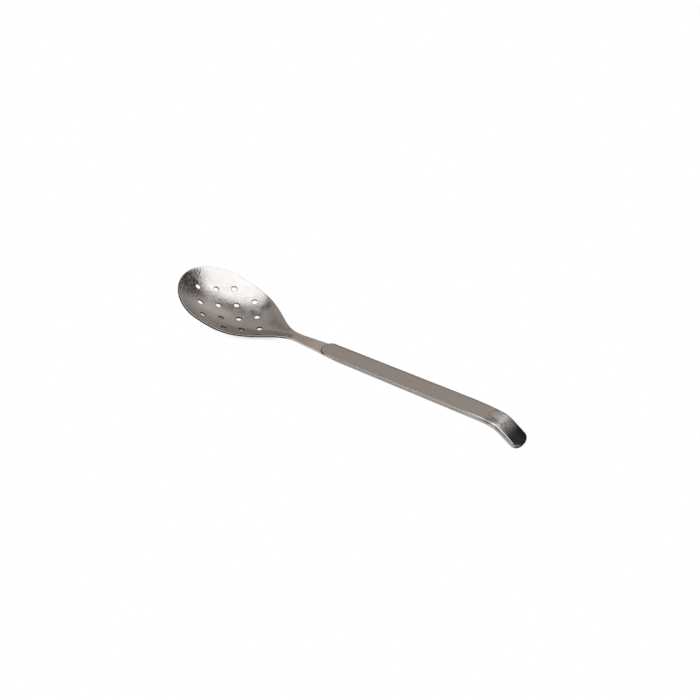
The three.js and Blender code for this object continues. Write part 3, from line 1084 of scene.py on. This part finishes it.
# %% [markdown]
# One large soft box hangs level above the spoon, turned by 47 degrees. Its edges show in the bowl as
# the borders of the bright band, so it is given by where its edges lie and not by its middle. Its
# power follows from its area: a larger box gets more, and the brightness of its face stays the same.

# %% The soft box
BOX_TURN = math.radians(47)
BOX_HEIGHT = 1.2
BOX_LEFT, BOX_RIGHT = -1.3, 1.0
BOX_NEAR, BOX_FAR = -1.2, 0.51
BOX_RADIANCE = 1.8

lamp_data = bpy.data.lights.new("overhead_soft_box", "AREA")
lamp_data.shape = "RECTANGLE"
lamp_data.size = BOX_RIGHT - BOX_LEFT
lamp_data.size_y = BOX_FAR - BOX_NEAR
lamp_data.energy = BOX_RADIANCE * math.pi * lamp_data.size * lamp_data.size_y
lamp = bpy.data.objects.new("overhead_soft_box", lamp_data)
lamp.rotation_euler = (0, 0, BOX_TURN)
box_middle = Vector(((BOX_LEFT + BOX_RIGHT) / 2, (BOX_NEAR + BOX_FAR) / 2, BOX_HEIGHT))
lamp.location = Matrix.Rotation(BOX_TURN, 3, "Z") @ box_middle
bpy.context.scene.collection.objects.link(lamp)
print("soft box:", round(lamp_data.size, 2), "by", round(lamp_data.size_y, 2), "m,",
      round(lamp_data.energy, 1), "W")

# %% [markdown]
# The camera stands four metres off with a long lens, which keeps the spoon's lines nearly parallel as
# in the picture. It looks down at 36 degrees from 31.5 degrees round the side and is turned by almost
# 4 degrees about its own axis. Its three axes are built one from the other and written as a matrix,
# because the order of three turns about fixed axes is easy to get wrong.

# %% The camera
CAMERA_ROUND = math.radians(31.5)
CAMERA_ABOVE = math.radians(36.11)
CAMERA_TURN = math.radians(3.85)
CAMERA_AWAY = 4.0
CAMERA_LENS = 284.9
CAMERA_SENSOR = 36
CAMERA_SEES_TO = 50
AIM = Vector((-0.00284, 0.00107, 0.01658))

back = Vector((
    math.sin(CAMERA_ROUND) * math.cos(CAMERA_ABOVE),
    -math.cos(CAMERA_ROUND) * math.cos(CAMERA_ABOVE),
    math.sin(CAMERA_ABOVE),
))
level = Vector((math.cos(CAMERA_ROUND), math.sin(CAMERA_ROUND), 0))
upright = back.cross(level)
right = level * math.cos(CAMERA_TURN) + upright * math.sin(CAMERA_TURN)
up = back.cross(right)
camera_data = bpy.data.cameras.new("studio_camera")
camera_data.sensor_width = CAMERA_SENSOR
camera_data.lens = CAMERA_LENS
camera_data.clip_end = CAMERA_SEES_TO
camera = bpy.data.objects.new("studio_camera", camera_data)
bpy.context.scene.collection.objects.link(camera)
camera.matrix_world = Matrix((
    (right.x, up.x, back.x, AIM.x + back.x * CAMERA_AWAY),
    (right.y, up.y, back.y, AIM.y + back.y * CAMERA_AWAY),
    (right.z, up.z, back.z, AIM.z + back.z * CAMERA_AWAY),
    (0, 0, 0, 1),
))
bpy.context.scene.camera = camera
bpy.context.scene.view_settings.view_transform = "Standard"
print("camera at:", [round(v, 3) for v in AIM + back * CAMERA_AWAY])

◆ ◆ ◆ ◆ ◆

Set task → Write out a verbatim copy of the data, beginning with its first line and ending with the line that contains "AIM = Vector((-0.00284, 0.00107, 0.01658))".

Solution to this problem →
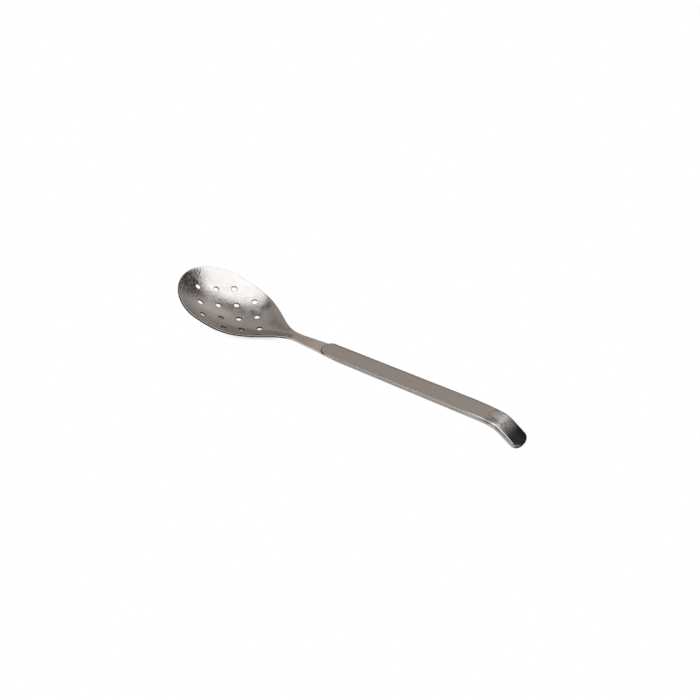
The three.js and Blender code for this object continues. Write part 3, from line 1084 of scene.py on. This part finishes it.
# %% [markdown]
# One large soft box hangs level above the spoon, turned by 47 degrees. Its edges show in the bowl as
# the borders of the bright band, so it is given by where its edges lie and not by its middle. Its
# power follows from its area: a larger box gets more, and the brightness of its face stays the same.

# %% The soft box
BOX_TURN = math.radians(47)
BOX_HEIGHT = 1.2
BOX_LEFT, BOX_RIGHT = -1.3, 1.0
BOX_NEAR, BOX_FAR = -1.2, 0.51
BOX_RADIANCE = 1.8

lamp_data = bpy.data.lights.new("overhead_soft_box", "AREA")
lamp_data.shape = "RECTANGLE"
lamp_data.size = BOX_RIGHT - BOX_LEFT
lamp_data.size_y = BOX_FAR - BOX_NEAR
lamp_data.energy = BOX_RADIANCE * math.pi * lamp_data.size * lamp_data.size_y
lamp = bpy.data.objects.new("overhead_soft_box", lamp_data)
lamp.rotation_euler = (0, 0, BOX_TURN)
box_middle = Vector(((BOX_LEFT + BOX_RIGHT) / 2, (BOX_NEAR + BOX_FAR) / 2, BOX_HEIGHT))
lamp.location = Matrix.Rotation(BOX_TURN, 3, "Z") @ box_middle
bpy.context.scene.collection.objects.link(lamp)
print("soft box:", round(lamp_data.size, 2), "by", round(lamp_data.size_y, 2), "m,",
      round(lamp_data.energy, 1), "W")

# %% [markdown]
# The camera stands four metres off with a long lens, which keeps the spoon's lines nearly parallel as
# in the picture. It looks down at 36 degrees from 31.5 degrees round the side and is turned by almost
# 4 degrees about its own axis. Its three axes are built one from the other and written as a matrix,
# because the order of three turns about fixed axes is easy to get wrong.

# %% The camera
CAMERA_ROUND = math.radians(31.5)
CAMERA_ABOVE = math.radians(36.11)
CAMERA_TURN = math.radians(3.85)
CAMERA_AWAY = 4.0
CAMERA_LENS = 284.9
CAMERA_SENSOR = 36
CAMERA_SEES_TO = 50
AIM = Vector((-0.00284, 0.00107, 0.01658))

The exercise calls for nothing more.